Here is what an R9 card looks like. Picture a saddle with this amount of rock in it on this horse. If you pushed down on the horn and cantle alternately, you can imagine how it will “rock” up and down from front to back. Obviously, the mismatch of an R12 would be even more extreme, but there are body types of horses which have that much rock in their backs.
So, nope, this horse really doesn’t have a lot of rock in her back, despite what the top line may lead you to believe. (We have also had examples of the opposite – a relatively flat top line with a lot of rock in the back – though that is less common.) However, if all we had was the top line, we would be wanting to put more rock in the bars than what this horse really needs. The top line doesn’t match the rock line. People need to understand this and start looking where the bars really sit on their horse to figure out how much rock their horse has in its back. Looking at the tops of the dorsal spinous processes, which is what makes up the top line, just doesn’t give them that information since the saddle doesn’t sit on them – or at least it better not!!

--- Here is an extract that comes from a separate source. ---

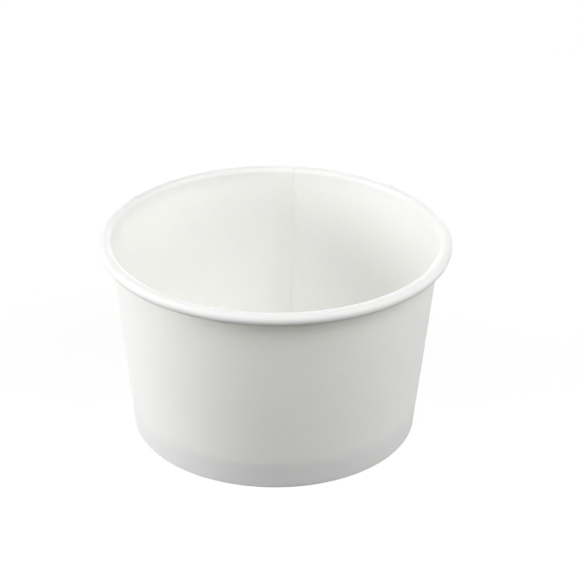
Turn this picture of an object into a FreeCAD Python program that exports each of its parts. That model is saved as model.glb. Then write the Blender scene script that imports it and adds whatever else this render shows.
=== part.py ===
"""Paper sundae cup, about 96 mm across the rim, made of two pieces of coated board.

The wall is one blank: it is rolled into a cone, lapped and sealed up the back, curled
outwards at the top into the rim roll, and folded in and up at the foot.
The bottom is a second blank: a disc whose edge is turned down into a flange, which the fold
at the foot of the wall holds all round.
Units are millimetres. The origin is on the cup's axis, on the table, and +Z is up.
The front of the cup faces -Y, and the lapped seam is at the back.
"""
import FreeCAD, Part
import math
import os

# Overall sizes
rim_radius = 48.0        # outside of the rim roll
cup_height = 56.0        # table to the top of the roll
foot_radius = 39.4       # outside of the wall where it meets the table

# Board
wall_board = 0.35        # thickness of the wall blank
bottom_board = 0.30      # thickness of the bottom blank
seal_gap = 0.02          # sealing line between the flange and the board on each side of it

# Rim roll
roll_height = 3.2        # outside of the roll, top to bottom
roll_flat = 0.4          # how much wider than high the roll is
coil_gap = 0.10          # air between the inner turn of the roll and the wall
coil_turn = 205.0        # degrees that the inner turn goes on past the underside of the roll

# Foot
fold_radius = 0.20       # middle of the board, at each corner of the fold
hem_length = 5.6         # length of the wall blank that is folded up inside

# Bottom
floor_height = 7.4       # table to the upper face of the floor
flange_radius = 0.60     # middle of the board, where the floor turns down
flange_length = 5.4      # length of the flange below that bend

# Side seam
lap_width = 6.0          # overlap of the two ends of the wall blank, at the rim
seam_azimuth = 84.0      # degrees from +X of the raw edge that shows inside
ramp_width = 1.6         # distance in which the outer end of the blank comes down beside that edge
ramp_root = 0.10         # how deep the wedge of the ramp is rooted in the wall
groove_depth = 0.25      # depth of the groove that the ramp leaves inside, less what the seal fills
groove_clear = 0.8       # the groove ends this far below the top of the wall
groove_above_floor = 0.3


def rz(r, z):
    """A point of the half plane in which the sections are drawn."""
    return FreeCAD.Vector(r, 0, z)


def heading_vector(degrees):
    a = math.radians(degrees)
    return rz(math.cos(a), math.sin(a))


def left_of(degrees):
    return heading_vector(degrees + 90)


class SheetPath:
    """The middle line of a folded sheet in section: straight runs and bends, each tangent to the last."""

    def __init__(self, start, heading):
        self.point = start
        self.heading = heading
        self.runs = []

    def straight(self, length):
        end = self.point + heading_vector(self.heading) * length
        self.runs.append(("straight", self.point, end, self.heading))
        self.point = end
        return self

    def bend(self, radius, turn):
        """Turns left by a positive number of degrees and right by a negative one."""
        side = 1 if turn > 0 else -1
        centre = self.point + left_of(self.heading) * (radius * side)
        self.runs.append(("bend", centre, radius, self.heading, turn))
        self.heading += turn
        self.point = centre - left_of(self.heading) * (radius * side)
        return self

    def edges(self, offset):
        """The line that lies offset to the left of the middle line, one edge for each run."""
        made = []
        for run in self.runs:
            if run[0] == "straight":
                shift = left_of(run[3]) * offset
                made.append(Part.LineSegment(run[1] + shift, run[2] + shift).toShape())
            else:
                made.append(self.bend_edge(run, offset))
        return made

    @staticmethod
    def bend_edge(run, offset):
        centre, radius, heading, turn = run[1:]
        side = 1 if turn > 0 else -1
        reach = side * (radius - side * offset)
        places = [centre - left_of(heading + turn * share) * reach for share in (0, 0.5, 1)]
        return Part.Arc(*places).toShape()

    def section(self, left, right):
        """The face between the lines that lie left and right of the middle line."""
        upper = self.edges(left)
        lower = self.edges(-right)
        caps = [
            Part.LineSegment(upper[0].Vertexes[0].Point, lower[0].Vertexes[0].Point).toShape(),
            Part.LineSegment(upper[-1].Vertexes[-1].Point, lower[-1].Vertexes[-1].Point).toShape(),
        ]
        outline = Part.Wire(Part.__sortEdges__(upper + lower + caps))
        return Part.Face(outline)


# The wall in section, worked out from the sizes above
half_wall = wall_board / 2
roll_radius = (roll_height - wall_board) / 2
roll_centre = rz(rim_radius - roll_height / 2 - roll_flat, cup_height - roll_height / 2)
foot_corner = rz(foot_radius, 0)


def wall_slope():
    """Degrees between the wall and upright, so that its outside runs from the foot to the roll."""
    rise = roll_centre - foot_corner
    inside_roll = roll_radius - half_wall
    lean = math.atan2(rise.x, rise.z) - math.asin(inside_roll / rise.Length)
    return math.degrees(lean)


slope = wall_slope()
up_wall = heading_vector(90 - slope)
out_of_wall = heading_vector(-slope)
run_per_rise = math.tan(math.radians(slope))
level_share = 1 / math.cos(math.radians(slope))


def wall_radius(z, out=0.0):
    """Radius of the wall at a height: its outside, or a line that far outside it."""
    return foot_radius + z * run_per_rise + out * level_share


hem_spacing = wall_board + bottom_board + 2 * seal_gap
fold_flat = (hem_spacing - 2 * fold_radius) * level_share
wall_start_z = half_wall + fold_radius * (1 - math.sin(math.radians(slope)))
wall_start = rz(wall_radius(wall_start_z, -half_wall), wall_start_z)
wall_end = roll_centre - out_of_wall * roll_radius
wall_length = (wall_end - wall_start).Length


def roll_over(path):
    """Carries a path from the top of the wall over the roll and round to its underside."""
    path.bend(roll_radius, slope - 90)
    path.straight(roll_flat)
    path.bend(roll_radius, -180)
    return path


def wall_path():
    """Hem, fold, wall and roll, in one line."""
    hem_foot = wall_start - out_of_wall * hem_spacing - up_wall * (fold_flat * math.sin(math.radians(slope)))
    path = SheetPath(hem_foot + up_wall * hem_length, 270 - slope)
    path.straight(hem_length)
    path.bend(fold_radius, 90 + slope)
    path.straight(fold_flat)
    path.bend(fold_radius, 90 - slope)
    path.straight(wall_length)
    roll_over(path)
    path.straight(roll_flat)
    path.bend(roll_radius - wall_board - coil_gap, -coil_turn)
    return path


def turned(face, start, sweep):
    """Revolves a section about the cup's axis, from one azimuth through a sweep, in degrees."""
    solid = face.revolve(rz(0, 0), FreeCAD.Vector(0, 0, 1), sweep)
    solid.rotate(rz(0, 0), FreeCAD.Vector(0, 0, 1), start)
    return solid


def at_azimuth(radius, degrees, z):
    a = math.radians(degrees)
    return FreeCAD.Vector(radius * math.cos(a), radius * math.sin(a), z)


# The seam
lap_sweep = math.degrees(lap_width / wall_radius(cup_height))
ramp_sweep = math.degrees(ramp_width / wall_radius(cup_height / 2))


def seam_wedge(out, rise, low_z, high_z):
    """A long thin wedge on a line of the wall, beside the raw edge: it rises there and runs out to nothing."""
    tail = ramp_sweep * (1 + ramp_root / rise)
    sections = []
    for z in (low_z, high_z):
        root = wall_radius(z, out - ramp_root)
        corners = [
            at_azimuth(root, seam_azimuth, z),
            at_azimuth(wall_radius(z, out + rise), seam_azimuth, z),
            at_azimuth(root, seam_azimuth - tail, z),
        ]
        sections.append(Part.makePolygon(corners + corners[:1]))
    return Part.makeLoft(sections, True, True)


def make_wall():
    """The wall blank as it is in the finished cup, with its seam."""
    wall = turned(wall_path().section(half_wall, half_wall), 0, 360)
    lap_path = roll_over(SheetPath(wall_start, 90 - slope).straight(wall_length))
    lap = turned(lap_path.section(0, half_wall + wall_board), seam_azimuth, lap_sweep)
    ramp = seam_wedge(0.0, wall_board, wall_start_z, cup_height - roll_height)
    groove = seam_wedge(-wall_board, groove_depth, floor_height + groove_above_floor, wall_end.z - groove_clear)
    return wall.fuse([lap, ramp]).cut(groove)


def make_bottom():
    """The disc of the floor with its flange turned down beside the wall."""
    middle_z = floor_height - bottom_board / 2
    bend_end_z = middle_z - flange_radius * (1 + math.sin(math.radians(slope)))
    to_flange = wall_board + seal_gap + bottom_board / 2
    flange_r = wall_radius(bend_end_z, -to_flange)
    floor_reach = flange_r - flange_radius * math.cos(math.radians(slope))
    path = SheetPath(rz(0, middle_z), 0)
    path.straight(floor_reach)
    path.bend(flange_radius, -90 - slope)
    path.straight(flange_length)
    return turned(path.section(bottom_board / 2, bottom_board / 2), 0, 360)


def save(name, shape):
    """Writes one sub-part and prints what it is."""
    solids = shape.Solids
    assert len(solids) == 1 and solids[0].isValid(), name
    solids[0].exportStep(os.path.join("parts", name + ".step"))
    box = shape.BoundBox
    print(name, "volume", round(shape.Volume, 1), "faces", len(shape.Faces),
          "size", round(box.XLength, 2), round(box.YLength, 2), round(box.ZLength, 2))


def main():
    os.makedirs("parts", exist_ok=True)
    wall = make_wall()
    bottom = make_bottom()
    save("side_wall", wall)
    save("bottom_disc", bottom)
    print("slope", round(slope, 2), "overlap", round(wall.common(bottom).Volume, 4))


main()
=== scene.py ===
"""Looks of a paper sundae cup: a lapped wall with a rolled rim and a pressed foot, and a recessed floor.

Each piece is drawn as the board runs in the finished cup, in section, and spun about the cup's axis.
Lengths are in metres, and angles in degrees unless a name says otherwise.
The cup stands on z = 0 with its axis on Z, its front towards -Y and its side seam near +Y.
"""
import logging
import math
from dataclasses import dataclass
from enum import Enum
from typing import Iterable

import bmesh
import bpy
from mathutils import Matrix, Quaternion, Vector, noise


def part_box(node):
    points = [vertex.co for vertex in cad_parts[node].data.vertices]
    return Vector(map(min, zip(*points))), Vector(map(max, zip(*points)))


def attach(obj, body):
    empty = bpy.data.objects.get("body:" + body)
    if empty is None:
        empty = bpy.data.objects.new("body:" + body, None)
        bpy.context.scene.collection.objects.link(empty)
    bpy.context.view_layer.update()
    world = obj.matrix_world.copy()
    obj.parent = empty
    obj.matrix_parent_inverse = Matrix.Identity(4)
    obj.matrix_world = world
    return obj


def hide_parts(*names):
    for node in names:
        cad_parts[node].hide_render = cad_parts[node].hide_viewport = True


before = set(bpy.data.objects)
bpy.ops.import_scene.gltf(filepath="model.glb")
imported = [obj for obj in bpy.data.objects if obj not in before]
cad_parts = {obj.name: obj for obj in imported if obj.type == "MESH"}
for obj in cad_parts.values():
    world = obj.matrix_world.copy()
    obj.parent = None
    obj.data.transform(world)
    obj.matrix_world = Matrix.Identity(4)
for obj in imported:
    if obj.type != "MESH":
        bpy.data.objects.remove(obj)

log = logging.getLogger("sundae_cup")

Colour = tuple[float, float, float]

MM = 0.001
VIEW_TARGET = (4.82 * MM, 0.0, 38.22 * MM)
MERGE_DISTANCE = 0.0005 * MM
SHARP_CORNER = 38.0


# Shader arithmetic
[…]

As an aside, these are really good pictures of the cards in place and that helps us a lot in knowing that the card the owner chooses is what we would choose as well. Why do I say that? First, it is obvious that the cards are being held perpendicular to the horse, not the ground. That error can affect which card you might choose. Second, we can also see both ends of the card. Sometimes we get pictures where the center of the card looks good, but both ends lift off. Then we know we would have gone with a card with more rock. (However, even in that scenario, we still know what to do – which is why we have people send pictures with the cards in place.) If we only get pictures of the center of the card (which is generally all you can get if you are taking the picture while holding the card yourself) we don’t know what those ends look like, and they are crucial. I’ll also take this chance to reiterate that it is important to have the horse pretty straight and the head in its normal working position when you take these rock measurements, as head position really affects the amount of rock in the back.